During and after freefall jumpers who have less than 5-10 jumps or jumpers that are uncurrent WILL experience some sort of sensory overload. The freefall you just did will be a blur and it will take some time to remember a few specifics that occured. After my first 3 jumps I was out of it for at least a 24 hour period. It was a good thing since all the pent-up stress was GONE, probably the main reason I became hooked. You lose alot of adrenaline during freefall and the more jumps you do in one day, the more you will feel exhausted from it at the end of the day. You get used to this though as there are instructors who are making 10-15 jumps a day like its nothing.

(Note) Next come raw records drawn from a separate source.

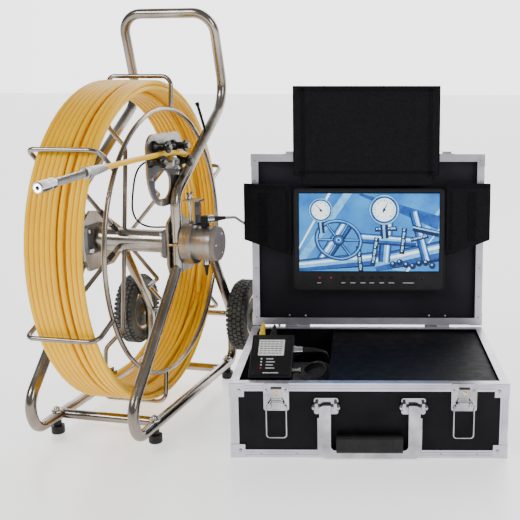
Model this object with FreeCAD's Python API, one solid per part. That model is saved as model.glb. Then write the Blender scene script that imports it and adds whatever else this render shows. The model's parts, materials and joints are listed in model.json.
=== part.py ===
"""Pipe inspection camera: a push-rod reel on a wheeled stand, and its monitor case.

Units are millimetres, +Z is up and the floor is z = 0.  The reel's axle lies along X and
its wheels are at +Y.  The case stands to the right of the reel (+X), turned CASE_YAW
degrees.  Everything is shifted at the end so that the origin is at the middle of the
bottom of the whole assembly, the cords aside.
"""
import FreeCAD, Part
import math
import os

V = FreeCAD.Vector
AX, AY, AZ = V(1, 0, 0), V(0, 1, 0), V(0, 0, 1)

# ---- driving dimensions -----------------------------------------------------
# stand
TUBE_D = 19.0            # bent stainless tube
SIDE_X = 94.0            # middle of each side frame
RAIL_Z = 32.0            # middle of the bottom rails
RAIL_REAR_Y = 240.0
FRONT_TOE_Y = -207.0
UPRIGHT_Y = -20.0
WELD_Z = 281.0           # where the front leg meets the upright
HANDLE_Z = 742.0
HANDLE_Y = 183.0
HANDLE_BENDS = (38, 62, 40, 40, 62, 38)
LOOP_BENDS = (46, 30, 26, 60)
FOOT_YS = (-142.0, 208.0)
FOOT_D = 24.0
FOOT_H = 15.0
CROSS_YS = (-128.0, 174.0)
# hub and drum
HUB_Z = 329.0
AXLE_TUBE_D, AXLE_TUBE_L = 42.0, 136.0
JOURNAL_D = 18.0
RUNNING_GAP = 0.05       # on the radius of every running fit
PLATE_X = 79.5           # inner face of the bearing plates
PLATE_T = 5.0
PLATE_OUTLINE = ((-34, 292), (-34, 366), (-8, 382), (30, 376), (128, 322), (128, 296), (70, 268), (-24, 270))
BEARING_T = 7.0
BEARING_BOLTS = [(y, HUB_Z + dz) for y in (-29, 29) for dz in (-18, 18)]
BOLT_D = 6.0
COIL_OUTER_R = 288.5
COIL_MID_X = 5.5
ROD_D = 9.0              # push rod
COIL_TURNS = 12          # side by side
COIL_LAYERS = 3
CAGE_D = 8.0             # cage rod
CAGE_R = 297.0           # where the cage bars cross the coil
CAGE_START = 22.0        # degrees, first bar
CAGE_BARS = 6
CLAMP_BAR = 4            # the bar that holds the rod's inner end
SPOKE_X = -19.0
CAGE_BACK_X = -54.0
SPOKE_STEP_R, SPOKE_FAR_R = 168.0, 205.0
RING_X = 68.5
RING_R = 238.0
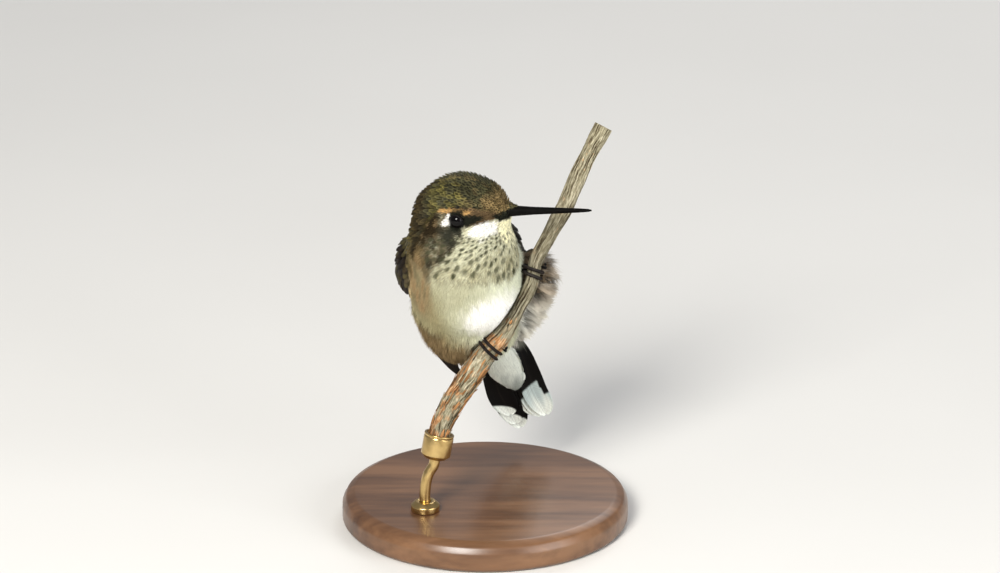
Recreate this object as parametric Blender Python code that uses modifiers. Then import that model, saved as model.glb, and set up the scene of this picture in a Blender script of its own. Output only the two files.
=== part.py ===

During the canopy ride (5 minute descent from 6,000ft AGL after canopy opening to landing) your still in overload from the freefall but your no longer falling at 120mph, its quiet, the air is clean (nice break from the houston) and you can see for miles..so its pretty relaxing. in fact heres a few pics a friend managed to get under canopy:
With the canopies in use today..if flared on time and properly, landings are pretty soft. Stand-up landings are easy to get. As far as feelings of euphoria? Oh yeah...you definitely get that. The only thing that compares is the thrill we've all gotten from quality electronic music. I can't explain the connection...but one has only to try it once to get what I am saying.